╭─ Input material

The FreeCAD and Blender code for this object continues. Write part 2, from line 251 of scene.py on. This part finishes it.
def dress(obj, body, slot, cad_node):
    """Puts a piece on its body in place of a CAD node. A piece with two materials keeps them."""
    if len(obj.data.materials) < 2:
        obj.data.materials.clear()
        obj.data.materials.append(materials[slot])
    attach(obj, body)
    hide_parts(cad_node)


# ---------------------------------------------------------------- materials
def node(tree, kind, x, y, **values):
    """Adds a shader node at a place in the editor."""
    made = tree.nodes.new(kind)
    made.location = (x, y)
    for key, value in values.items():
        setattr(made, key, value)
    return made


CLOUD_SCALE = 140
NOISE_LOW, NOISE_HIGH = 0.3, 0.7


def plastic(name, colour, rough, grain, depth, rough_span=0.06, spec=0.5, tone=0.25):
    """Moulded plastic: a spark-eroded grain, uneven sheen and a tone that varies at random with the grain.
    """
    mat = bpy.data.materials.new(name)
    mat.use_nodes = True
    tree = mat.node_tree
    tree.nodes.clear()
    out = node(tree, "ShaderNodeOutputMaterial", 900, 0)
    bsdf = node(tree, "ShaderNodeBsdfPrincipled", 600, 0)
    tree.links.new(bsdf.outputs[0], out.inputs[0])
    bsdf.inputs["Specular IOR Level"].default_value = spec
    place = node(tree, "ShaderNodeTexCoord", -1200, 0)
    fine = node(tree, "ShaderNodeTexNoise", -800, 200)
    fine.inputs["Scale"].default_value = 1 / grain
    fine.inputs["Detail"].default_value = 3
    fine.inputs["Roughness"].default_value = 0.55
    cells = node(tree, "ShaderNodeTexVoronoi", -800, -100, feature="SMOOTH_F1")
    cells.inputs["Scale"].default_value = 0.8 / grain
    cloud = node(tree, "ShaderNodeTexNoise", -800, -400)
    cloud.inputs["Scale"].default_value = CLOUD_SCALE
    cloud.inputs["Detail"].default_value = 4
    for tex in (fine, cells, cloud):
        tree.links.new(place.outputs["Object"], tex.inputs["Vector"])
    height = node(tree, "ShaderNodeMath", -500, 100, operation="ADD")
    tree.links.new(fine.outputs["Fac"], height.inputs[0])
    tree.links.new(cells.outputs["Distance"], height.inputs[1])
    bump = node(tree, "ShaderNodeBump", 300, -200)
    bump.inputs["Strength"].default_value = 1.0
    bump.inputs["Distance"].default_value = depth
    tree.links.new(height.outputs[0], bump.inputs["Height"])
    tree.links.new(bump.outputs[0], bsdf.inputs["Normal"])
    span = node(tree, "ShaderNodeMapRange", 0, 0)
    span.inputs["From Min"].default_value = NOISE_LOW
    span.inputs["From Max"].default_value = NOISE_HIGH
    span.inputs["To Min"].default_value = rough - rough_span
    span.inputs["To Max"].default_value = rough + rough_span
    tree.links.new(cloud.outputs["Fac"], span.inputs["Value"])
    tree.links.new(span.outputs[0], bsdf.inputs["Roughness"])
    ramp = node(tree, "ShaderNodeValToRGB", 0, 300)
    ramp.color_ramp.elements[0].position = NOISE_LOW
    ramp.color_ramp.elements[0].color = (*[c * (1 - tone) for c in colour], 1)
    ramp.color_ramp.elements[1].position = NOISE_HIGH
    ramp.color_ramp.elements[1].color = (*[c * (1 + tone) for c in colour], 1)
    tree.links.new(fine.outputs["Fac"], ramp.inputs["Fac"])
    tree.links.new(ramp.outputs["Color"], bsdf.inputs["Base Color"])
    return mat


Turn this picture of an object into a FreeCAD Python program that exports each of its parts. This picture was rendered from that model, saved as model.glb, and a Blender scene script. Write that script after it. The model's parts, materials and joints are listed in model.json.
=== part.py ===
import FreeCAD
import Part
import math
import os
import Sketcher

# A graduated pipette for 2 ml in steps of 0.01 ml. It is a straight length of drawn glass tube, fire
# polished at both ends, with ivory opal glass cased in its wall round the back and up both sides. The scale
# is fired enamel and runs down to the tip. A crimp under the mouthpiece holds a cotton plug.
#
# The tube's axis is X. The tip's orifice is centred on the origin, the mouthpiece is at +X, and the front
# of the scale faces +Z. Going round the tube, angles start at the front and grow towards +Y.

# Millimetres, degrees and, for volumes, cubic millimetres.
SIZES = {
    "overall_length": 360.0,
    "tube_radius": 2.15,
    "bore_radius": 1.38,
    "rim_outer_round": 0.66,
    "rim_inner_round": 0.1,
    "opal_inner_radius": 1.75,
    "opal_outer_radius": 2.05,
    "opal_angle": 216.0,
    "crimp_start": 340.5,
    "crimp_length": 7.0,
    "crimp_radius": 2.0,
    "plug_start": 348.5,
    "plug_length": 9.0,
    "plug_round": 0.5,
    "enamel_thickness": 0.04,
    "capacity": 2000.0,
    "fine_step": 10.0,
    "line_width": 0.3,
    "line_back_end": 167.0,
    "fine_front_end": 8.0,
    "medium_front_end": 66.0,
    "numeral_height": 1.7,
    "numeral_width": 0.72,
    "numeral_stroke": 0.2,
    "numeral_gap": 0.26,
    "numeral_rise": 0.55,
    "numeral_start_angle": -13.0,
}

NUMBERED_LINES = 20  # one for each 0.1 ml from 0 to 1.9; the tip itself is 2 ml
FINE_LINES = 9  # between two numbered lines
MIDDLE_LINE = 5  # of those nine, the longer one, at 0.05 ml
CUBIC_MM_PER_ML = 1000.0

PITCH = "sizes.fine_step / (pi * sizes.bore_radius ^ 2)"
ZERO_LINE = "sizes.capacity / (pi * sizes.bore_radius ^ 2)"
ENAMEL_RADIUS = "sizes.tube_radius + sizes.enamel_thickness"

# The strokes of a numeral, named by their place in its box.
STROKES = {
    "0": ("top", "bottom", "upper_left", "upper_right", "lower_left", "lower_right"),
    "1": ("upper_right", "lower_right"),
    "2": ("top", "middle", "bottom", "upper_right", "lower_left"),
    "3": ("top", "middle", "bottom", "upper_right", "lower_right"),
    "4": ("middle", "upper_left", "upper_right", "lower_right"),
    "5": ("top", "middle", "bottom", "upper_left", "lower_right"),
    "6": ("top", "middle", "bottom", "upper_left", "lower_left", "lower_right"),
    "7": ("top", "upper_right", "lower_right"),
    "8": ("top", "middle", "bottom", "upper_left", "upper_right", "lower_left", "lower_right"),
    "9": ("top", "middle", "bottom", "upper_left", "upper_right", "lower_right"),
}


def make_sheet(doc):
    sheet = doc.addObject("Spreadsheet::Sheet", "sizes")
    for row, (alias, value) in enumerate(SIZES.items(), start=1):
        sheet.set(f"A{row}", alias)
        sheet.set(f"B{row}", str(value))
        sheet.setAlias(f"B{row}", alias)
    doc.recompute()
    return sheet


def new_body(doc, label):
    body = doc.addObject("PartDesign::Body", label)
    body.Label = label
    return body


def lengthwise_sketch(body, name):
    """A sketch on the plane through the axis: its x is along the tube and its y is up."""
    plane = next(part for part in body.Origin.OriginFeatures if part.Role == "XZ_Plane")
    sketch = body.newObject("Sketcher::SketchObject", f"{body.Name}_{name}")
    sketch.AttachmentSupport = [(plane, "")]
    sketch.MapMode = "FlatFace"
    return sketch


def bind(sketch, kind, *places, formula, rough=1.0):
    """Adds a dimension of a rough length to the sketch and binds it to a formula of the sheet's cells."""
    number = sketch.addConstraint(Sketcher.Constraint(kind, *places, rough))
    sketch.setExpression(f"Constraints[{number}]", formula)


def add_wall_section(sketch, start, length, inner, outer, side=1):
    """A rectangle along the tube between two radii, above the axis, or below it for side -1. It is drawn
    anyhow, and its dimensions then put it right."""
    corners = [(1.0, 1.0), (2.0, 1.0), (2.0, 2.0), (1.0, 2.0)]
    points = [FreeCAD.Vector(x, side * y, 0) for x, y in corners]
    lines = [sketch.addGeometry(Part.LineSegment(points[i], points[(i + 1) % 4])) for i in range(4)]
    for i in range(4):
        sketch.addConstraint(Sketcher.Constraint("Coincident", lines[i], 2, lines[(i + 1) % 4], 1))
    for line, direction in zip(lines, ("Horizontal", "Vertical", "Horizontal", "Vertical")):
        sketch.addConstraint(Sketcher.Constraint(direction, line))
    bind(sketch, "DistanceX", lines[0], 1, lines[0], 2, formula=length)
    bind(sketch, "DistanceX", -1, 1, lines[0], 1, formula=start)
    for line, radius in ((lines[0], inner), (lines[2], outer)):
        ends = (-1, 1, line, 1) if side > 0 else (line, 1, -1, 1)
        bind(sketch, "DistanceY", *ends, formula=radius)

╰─

→ **Prompt**: The lines from the start of the entries above through the line containing "NOISE_LOW, NOISE_HIGH = 0.3, 0.7" are the ones to return, please; copy them exactly and include both ends.

→ **Solution for this task**:
The FreeCAD and Blender code for this object continues. Write part 2, from line 251 of scene.py on. This part finishes it.
def dress(obj, body, slot, cad_node):
    """Puts a piece on its body in place of a CAD node. A piece with two materials keeps them."""
    if len(obj.data.materials) < 2:
        obj.data.materials.clear()
        obj.data.materials.append(materials[slot])
    attach(obj, body)
    hide_parts(cad_node)


# ---------------------------------------------------------------- materials
def node(tree, kind, x, y, **values):
    """Adds a shader node at a place in the editor."""
    made = tree.nodes.new(kind)
    made.location = (x, y)
    for key, value in values.items():
        setattr(made, key, value)
    return made


CLOUD_SCALE = 140
NOISE_LOW, NOISE_HIGH = 0.3, 0.7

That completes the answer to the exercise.